I envy those bloggers who can churn something out every single day. Sometimes I have enough things to say that I could blog every single day (for about a week). I might about five posts lined up. Other times, I think, and think, and think, but nothing comes to mind.

This is one of those times.

For the life of me, I cannot think of anything to say.  But the blog has to be kept alive, fed posts regularly. Like, once a week at least.
So as I sit at my laptop, pondering what to write, I wonder, how do you guys do it?

Where do you find your inspiration from?


A Punch in the Gut

September 9, 2009

I just lost some of my writing. And it hurts. Like a punch in the guts. Ouch.

Yes, you read right, I just lost the first 1000 words of the current chapter I’m working on. About two-thirds of the chapter overall. I saved over it, somehow.
My theory is that I saved yesterday’s NPI word count by accident. You see, I have this weird version of Microsoft Word on my laptop, a version which only does a word count for the entire document. So to get an accurate WC of the day’s writing, I copy the words over to a fresh document, and WC that. But somehow, the WC document got saved, not the chapter.

I’m determined not to get angry and upset over this. It’s no-ones fault over this (well, except mine…). I mean, it’s only 1000 words. How long can that take to retype? I wrote it a couple of days ago, so it shouldn’t be too hard to remember.

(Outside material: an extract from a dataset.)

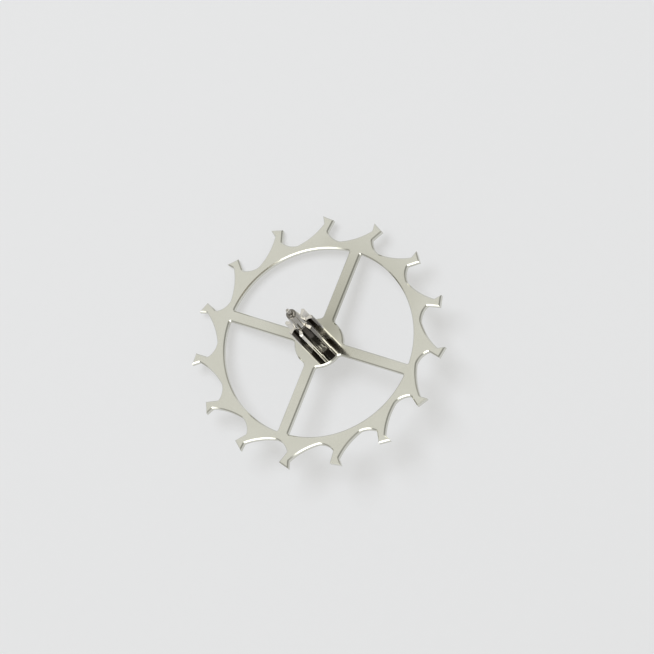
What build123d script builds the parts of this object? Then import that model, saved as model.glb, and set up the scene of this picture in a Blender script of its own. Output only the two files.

Fortunately, there is a moral to this sad, tragic event. Backup your work.

Sure, I backup my writing, but not often enough. I usually backup once a month, in case of a disaster, like theft or a house fire. I never really considered that I might actually delete my work like this. So my last backup was about the 1st of August. Which sadly, doesn’t contain my current chapter. I think it’s safe to say I’ll be backing up more regularly.

But I suppose not all bad came from this. I got a blog post out of it, and an easy ride with my WC for the NPI. The next few days will just be rewriting what I’ve already written.
What about you? Has this ever happened to you? How much did you lose? Where/how often do you backup your writing?